■ **PROBLEM DESCRIPTION**
Which lines run from the first one up to and including the one with "OVERALL = 266.7"? Print exactly those.

■ **STORED DATA**
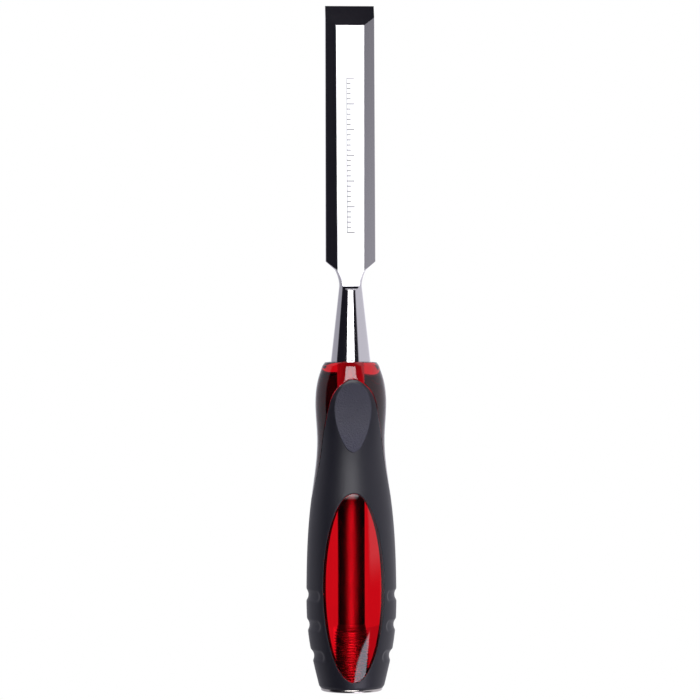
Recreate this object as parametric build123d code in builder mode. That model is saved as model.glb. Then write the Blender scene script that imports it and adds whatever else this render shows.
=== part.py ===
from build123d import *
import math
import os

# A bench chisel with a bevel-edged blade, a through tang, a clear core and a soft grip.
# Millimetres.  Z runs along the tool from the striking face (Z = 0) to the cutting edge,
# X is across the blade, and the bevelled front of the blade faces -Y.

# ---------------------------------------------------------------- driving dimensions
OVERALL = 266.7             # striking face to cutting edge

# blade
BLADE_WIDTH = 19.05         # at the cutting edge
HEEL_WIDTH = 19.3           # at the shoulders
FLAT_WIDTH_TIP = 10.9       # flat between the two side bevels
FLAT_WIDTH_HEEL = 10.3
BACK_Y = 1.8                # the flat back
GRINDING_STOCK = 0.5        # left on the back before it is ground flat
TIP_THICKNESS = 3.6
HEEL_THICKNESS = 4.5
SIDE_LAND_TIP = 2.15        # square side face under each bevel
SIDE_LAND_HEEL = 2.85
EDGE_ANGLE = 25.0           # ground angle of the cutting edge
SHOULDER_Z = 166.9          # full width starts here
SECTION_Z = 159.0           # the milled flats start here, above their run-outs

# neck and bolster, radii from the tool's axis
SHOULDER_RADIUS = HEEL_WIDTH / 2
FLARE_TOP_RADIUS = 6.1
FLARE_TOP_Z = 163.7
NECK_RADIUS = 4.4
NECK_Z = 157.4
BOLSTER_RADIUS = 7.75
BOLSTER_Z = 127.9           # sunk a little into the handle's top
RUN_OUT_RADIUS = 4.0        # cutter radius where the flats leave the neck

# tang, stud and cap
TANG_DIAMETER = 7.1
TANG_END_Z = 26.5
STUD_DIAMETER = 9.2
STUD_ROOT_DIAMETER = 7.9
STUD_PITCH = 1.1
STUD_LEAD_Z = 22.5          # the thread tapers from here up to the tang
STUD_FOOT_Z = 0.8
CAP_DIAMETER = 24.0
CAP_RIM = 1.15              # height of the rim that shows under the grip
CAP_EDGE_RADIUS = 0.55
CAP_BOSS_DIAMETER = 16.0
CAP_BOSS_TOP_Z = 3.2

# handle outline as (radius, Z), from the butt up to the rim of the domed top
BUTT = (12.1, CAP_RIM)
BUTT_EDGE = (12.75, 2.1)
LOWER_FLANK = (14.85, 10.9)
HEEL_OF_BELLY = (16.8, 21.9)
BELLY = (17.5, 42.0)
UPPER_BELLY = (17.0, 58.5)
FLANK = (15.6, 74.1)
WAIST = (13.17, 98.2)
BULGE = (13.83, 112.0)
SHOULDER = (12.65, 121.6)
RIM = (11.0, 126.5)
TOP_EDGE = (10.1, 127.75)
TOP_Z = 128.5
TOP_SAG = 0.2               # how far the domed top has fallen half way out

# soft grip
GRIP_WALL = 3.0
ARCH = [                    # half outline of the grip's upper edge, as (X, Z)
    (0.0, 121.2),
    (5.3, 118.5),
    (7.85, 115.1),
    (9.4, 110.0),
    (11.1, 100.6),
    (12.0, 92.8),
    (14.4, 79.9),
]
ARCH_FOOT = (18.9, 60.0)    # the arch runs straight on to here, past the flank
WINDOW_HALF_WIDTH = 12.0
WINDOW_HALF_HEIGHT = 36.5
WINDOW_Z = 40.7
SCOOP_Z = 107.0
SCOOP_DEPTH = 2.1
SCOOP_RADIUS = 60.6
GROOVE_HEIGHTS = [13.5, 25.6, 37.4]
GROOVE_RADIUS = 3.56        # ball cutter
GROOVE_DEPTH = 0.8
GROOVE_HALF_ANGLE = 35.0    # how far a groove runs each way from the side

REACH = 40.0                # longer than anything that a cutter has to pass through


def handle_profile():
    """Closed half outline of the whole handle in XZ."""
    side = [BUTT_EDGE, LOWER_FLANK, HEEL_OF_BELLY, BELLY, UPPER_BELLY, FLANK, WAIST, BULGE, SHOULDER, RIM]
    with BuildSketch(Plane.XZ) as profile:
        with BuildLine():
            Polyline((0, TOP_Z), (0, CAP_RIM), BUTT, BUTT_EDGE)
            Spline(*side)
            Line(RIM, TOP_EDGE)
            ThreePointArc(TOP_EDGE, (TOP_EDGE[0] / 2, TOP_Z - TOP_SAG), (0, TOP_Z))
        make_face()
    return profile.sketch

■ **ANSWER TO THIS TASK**
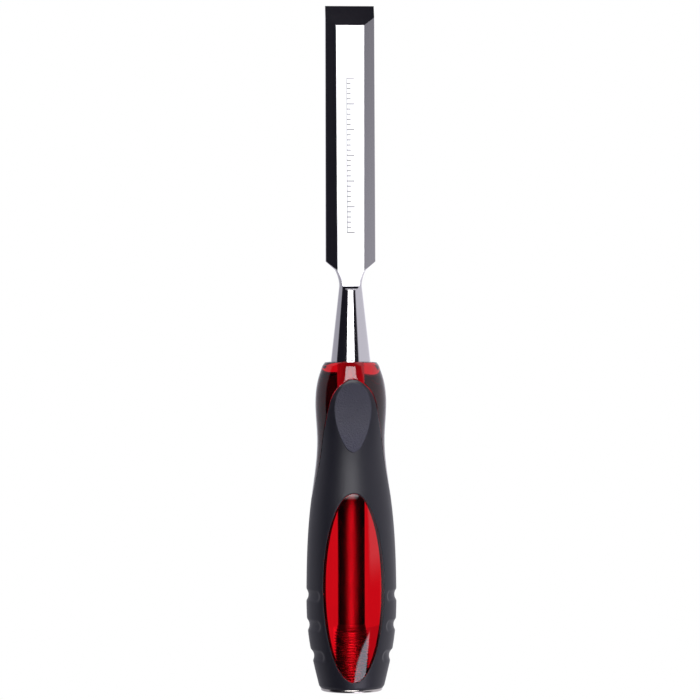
Recreate this object as parametric build123d code in builder mode. That model is saved as model.glb. Then write the Blender scene script that imports it and adds whatever else this render shows.
=== part.py ===
from build123d import *
import math
import os

# A bench chisel with a bevel-edged blade, a through tang, a clear core and a soft grip.
# Millimetres.  Z runs along the tool from the striking face (Z = 0) to the cutting edge,
# X is across the blade, and the bevelled front of the blade faces -Y.

# ---------------------------------------------------------------- driving dimensions
OVERALL = 266.7             # striking face to cutting edge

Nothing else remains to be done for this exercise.